Written in the generation after Darwin, the stories of Roberts,  like many of the other wild animal stories, have at their center the Darwinian struggle for survival. As Ernest Thompson Seton, considered the co-creator of the genre, would write: "The life of a wild animal always has a tragic end.... For the wild animal there is no such thing as a gentle decline in peaceful old age. Its life is spent at the front, in line of battle, and as soon as its powers begin to wane in the least, its enemies become too strong fir it; it falls." Many of Bransom's works focus on this competition and struggle for survival. Although it is not known which stories the illustrations above illustrate, the Museum's two pieces above are good examples of this theme.

The popularity of the "realistic wild animal stories" occurred at a period when there was renewed interest in nature.  The increasing industrialization and urbanization at the end of the nineteenth and early twentieth centuries had left people feeling cut off from the rural past.  The success of a book like Jack London's Call of the Wild was attributable to this desire for reconnection to nature. It is a story of shedding the trappings of domesticity and human society to revert to what was believed to be ones true, wild identity. In his first and last full-page illustrations in the 1912 edition of Call of the Wild, Bransom captures this theme.

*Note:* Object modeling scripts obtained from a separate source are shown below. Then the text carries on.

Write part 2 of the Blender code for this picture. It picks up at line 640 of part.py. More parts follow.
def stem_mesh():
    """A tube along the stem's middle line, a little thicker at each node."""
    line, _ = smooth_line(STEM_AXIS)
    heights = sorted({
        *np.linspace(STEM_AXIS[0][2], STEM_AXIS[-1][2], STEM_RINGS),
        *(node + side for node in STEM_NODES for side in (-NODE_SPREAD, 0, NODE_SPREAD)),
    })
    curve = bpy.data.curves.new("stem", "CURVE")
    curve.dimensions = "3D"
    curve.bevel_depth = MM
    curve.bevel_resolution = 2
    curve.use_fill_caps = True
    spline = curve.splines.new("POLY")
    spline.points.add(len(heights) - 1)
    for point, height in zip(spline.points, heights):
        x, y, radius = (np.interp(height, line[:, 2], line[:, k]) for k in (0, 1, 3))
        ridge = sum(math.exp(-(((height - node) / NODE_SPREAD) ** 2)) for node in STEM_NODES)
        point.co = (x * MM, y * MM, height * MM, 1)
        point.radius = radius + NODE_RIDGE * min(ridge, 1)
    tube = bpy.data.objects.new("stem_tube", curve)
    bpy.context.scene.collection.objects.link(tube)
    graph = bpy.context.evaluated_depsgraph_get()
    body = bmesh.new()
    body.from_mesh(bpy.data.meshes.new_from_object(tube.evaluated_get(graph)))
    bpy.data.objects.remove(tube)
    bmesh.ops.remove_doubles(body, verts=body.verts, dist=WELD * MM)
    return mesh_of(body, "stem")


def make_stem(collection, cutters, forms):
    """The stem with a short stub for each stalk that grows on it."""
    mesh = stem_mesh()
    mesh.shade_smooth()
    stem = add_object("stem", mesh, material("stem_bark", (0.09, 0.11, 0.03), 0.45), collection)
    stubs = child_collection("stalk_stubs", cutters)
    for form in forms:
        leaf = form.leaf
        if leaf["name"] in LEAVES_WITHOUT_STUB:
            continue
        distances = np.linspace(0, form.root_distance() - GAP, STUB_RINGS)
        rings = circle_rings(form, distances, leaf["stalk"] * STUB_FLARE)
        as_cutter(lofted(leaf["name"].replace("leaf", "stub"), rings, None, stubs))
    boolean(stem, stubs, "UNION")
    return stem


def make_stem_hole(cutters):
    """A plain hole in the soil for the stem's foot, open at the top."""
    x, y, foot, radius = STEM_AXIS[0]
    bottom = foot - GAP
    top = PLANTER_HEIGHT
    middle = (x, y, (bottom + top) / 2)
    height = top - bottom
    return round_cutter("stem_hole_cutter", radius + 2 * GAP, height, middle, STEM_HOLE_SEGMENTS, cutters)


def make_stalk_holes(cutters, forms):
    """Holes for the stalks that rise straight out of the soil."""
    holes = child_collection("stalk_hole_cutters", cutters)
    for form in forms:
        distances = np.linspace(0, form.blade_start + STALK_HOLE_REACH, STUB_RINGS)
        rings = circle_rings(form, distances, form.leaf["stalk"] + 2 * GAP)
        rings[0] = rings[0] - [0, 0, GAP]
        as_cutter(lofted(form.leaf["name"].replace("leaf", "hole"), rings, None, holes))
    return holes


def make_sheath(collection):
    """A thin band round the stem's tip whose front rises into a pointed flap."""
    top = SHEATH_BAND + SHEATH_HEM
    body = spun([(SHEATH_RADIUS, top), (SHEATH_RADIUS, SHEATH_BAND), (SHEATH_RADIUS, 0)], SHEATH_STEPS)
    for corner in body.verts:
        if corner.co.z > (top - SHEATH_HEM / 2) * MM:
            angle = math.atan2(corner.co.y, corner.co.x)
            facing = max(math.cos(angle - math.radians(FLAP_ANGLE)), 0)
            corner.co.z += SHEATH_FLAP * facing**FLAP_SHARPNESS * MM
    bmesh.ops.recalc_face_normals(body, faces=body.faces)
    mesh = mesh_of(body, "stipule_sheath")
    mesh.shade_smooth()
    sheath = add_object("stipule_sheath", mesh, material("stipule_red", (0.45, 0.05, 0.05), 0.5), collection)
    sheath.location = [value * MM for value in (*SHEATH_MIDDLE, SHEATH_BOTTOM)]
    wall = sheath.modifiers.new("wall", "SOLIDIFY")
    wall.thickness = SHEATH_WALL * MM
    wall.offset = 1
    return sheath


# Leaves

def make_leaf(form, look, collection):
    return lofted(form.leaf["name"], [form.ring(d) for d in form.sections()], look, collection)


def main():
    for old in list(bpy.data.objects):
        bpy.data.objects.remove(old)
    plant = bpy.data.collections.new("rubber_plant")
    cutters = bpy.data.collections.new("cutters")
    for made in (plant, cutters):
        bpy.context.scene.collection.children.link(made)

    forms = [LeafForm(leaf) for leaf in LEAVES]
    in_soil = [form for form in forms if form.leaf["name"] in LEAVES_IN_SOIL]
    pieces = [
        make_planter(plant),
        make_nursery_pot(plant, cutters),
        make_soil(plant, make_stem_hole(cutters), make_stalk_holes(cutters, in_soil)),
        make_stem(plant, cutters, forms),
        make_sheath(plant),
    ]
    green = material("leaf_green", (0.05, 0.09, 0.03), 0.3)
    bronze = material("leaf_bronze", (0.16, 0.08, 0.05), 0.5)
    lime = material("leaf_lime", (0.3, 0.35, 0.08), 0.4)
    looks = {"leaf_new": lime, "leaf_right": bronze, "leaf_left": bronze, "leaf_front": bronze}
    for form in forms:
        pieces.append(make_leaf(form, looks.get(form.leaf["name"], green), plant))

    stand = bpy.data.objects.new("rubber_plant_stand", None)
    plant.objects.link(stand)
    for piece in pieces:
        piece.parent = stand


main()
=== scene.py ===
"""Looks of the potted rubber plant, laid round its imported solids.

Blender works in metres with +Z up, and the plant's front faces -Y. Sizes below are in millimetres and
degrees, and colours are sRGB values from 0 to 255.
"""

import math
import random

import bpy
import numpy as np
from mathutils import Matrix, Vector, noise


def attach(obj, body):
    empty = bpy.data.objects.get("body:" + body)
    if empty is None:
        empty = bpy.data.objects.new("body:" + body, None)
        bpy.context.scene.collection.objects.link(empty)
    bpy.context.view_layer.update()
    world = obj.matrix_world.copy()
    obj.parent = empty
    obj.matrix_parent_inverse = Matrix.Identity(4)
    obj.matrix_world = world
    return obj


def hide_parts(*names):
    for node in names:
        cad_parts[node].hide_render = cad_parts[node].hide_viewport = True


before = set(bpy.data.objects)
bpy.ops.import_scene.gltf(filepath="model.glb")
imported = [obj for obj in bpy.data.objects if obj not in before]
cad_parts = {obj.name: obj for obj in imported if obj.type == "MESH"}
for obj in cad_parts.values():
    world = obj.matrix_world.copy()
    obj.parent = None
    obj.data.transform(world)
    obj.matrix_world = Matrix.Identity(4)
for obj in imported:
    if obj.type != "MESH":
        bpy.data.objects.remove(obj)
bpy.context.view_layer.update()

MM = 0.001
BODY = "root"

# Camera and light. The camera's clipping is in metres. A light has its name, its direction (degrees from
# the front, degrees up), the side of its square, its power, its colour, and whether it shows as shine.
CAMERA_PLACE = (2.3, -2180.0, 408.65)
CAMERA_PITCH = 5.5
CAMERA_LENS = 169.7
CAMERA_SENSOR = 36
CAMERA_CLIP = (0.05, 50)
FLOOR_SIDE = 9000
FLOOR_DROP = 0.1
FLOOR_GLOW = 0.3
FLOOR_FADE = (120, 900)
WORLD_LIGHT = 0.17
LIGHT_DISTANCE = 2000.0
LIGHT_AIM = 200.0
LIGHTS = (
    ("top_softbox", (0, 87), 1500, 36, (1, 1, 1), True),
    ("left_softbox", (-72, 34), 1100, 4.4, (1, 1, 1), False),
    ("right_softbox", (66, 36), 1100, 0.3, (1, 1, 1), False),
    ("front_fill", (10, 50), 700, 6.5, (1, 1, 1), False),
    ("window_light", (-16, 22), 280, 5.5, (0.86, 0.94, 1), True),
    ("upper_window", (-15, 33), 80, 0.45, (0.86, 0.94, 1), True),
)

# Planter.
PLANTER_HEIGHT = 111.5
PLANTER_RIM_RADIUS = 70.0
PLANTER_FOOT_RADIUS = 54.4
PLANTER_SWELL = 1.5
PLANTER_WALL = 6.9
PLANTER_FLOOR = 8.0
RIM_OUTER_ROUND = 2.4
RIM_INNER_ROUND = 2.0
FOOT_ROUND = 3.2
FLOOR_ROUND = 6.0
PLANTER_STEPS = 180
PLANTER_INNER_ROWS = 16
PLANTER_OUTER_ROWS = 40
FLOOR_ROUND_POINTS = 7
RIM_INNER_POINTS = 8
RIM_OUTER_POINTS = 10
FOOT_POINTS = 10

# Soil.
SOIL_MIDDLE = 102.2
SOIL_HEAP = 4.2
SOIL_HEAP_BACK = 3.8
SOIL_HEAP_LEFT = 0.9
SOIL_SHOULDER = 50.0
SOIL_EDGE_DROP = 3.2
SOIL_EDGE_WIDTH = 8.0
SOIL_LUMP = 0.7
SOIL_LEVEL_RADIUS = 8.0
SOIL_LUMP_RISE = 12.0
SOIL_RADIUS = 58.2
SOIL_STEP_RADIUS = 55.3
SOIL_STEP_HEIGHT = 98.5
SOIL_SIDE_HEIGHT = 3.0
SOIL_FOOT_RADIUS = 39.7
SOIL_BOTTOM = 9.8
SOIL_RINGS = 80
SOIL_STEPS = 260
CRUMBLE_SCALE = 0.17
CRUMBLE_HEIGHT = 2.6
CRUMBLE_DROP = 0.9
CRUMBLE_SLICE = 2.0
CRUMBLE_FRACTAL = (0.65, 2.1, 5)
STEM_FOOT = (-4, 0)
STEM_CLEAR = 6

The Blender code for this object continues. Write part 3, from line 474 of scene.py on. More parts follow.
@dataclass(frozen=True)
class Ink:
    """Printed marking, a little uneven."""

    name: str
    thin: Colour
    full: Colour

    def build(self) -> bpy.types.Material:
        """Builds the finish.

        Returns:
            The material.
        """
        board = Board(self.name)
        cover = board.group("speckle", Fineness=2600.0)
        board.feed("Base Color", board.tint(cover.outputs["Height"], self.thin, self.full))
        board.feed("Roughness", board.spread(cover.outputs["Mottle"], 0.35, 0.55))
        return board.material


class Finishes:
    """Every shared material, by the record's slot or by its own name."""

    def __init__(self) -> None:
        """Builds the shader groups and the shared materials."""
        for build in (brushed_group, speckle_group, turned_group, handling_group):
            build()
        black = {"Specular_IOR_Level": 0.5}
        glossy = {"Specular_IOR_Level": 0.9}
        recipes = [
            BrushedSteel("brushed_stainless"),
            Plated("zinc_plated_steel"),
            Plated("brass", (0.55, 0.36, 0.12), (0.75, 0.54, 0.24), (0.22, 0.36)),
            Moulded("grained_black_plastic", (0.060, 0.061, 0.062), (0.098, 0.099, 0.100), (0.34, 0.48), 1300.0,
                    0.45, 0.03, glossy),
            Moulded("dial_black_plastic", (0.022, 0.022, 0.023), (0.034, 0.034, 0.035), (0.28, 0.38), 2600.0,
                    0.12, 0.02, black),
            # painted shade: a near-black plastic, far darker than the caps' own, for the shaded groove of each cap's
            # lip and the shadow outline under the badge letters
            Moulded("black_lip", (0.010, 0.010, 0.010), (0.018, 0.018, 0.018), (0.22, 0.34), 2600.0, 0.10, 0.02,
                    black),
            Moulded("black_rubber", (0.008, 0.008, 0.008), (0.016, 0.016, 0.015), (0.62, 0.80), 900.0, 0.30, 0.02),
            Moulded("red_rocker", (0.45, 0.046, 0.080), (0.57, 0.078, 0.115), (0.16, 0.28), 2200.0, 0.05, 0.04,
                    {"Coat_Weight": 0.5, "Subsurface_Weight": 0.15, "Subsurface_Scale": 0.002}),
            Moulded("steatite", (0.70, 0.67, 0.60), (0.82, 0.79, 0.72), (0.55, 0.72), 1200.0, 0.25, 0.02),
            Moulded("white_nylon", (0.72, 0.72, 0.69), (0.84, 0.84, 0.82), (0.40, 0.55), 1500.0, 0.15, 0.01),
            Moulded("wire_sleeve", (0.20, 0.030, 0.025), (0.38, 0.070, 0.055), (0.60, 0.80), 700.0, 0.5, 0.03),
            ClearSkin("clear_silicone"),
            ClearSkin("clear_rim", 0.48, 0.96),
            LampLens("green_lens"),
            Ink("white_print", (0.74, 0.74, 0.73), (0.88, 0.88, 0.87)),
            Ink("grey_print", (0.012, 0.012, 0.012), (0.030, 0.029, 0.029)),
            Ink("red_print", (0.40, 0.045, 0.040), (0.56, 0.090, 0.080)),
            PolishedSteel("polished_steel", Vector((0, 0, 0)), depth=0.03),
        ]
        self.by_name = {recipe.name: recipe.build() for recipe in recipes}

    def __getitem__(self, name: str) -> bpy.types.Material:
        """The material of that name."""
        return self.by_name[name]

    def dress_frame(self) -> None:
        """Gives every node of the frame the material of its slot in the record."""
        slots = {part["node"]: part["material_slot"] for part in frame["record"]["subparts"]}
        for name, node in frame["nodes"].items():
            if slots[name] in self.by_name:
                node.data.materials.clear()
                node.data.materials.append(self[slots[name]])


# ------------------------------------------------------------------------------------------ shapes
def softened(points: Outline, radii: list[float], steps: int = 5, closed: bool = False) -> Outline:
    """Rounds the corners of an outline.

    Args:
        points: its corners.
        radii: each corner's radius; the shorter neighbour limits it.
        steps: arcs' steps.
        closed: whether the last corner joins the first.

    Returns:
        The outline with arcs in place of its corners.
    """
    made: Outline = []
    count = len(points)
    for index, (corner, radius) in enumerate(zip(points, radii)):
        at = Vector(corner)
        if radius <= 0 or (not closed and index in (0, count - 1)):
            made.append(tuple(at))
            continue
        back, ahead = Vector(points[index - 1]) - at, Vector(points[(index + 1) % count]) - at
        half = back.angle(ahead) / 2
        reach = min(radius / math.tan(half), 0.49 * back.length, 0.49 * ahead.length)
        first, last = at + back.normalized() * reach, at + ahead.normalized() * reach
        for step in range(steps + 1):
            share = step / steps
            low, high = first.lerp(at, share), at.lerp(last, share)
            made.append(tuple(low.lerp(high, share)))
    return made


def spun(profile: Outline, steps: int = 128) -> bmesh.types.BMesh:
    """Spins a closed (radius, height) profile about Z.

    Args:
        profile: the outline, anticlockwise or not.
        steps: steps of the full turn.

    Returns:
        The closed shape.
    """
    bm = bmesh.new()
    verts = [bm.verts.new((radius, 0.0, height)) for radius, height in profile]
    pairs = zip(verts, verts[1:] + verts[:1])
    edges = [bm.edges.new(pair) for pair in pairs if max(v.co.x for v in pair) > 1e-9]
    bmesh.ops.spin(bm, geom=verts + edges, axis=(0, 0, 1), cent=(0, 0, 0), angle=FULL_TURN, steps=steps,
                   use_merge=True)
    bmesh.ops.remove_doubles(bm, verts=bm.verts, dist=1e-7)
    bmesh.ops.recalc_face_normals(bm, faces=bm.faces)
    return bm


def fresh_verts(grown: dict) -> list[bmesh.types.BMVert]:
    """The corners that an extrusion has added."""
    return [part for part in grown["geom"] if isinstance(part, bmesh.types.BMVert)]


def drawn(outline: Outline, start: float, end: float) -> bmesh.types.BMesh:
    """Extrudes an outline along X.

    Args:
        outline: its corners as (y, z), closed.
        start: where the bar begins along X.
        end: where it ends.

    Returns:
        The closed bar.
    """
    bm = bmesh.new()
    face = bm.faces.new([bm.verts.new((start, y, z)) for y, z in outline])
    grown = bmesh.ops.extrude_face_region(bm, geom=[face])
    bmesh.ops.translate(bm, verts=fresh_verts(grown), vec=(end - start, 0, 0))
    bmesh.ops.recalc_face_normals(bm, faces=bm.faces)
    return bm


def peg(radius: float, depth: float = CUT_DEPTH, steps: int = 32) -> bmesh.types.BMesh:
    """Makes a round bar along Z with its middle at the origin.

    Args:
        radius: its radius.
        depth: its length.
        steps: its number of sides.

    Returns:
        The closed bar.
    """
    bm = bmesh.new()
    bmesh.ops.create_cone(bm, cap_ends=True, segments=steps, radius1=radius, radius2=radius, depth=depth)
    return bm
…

The opening illustration shows Buck contentedly sitting on his porch with its classical columns surveying his domain. He is kidnapped and brutalized and sold as a sled dog. By the end of the story Buck has shed his domesticity and discovered his primal nature as a wild animal.   The sunshine of  California of the first illustration is replaced in the last by the wintry night sky of the Great North from which emerges a pack of wolves with Buck in the lead.

It is this "call of the wild" that attracted Dwig, the Bransoms, and other members of the Art Colony from their winter apartments in New York City  to their Adirondack camps on the Lake each summer.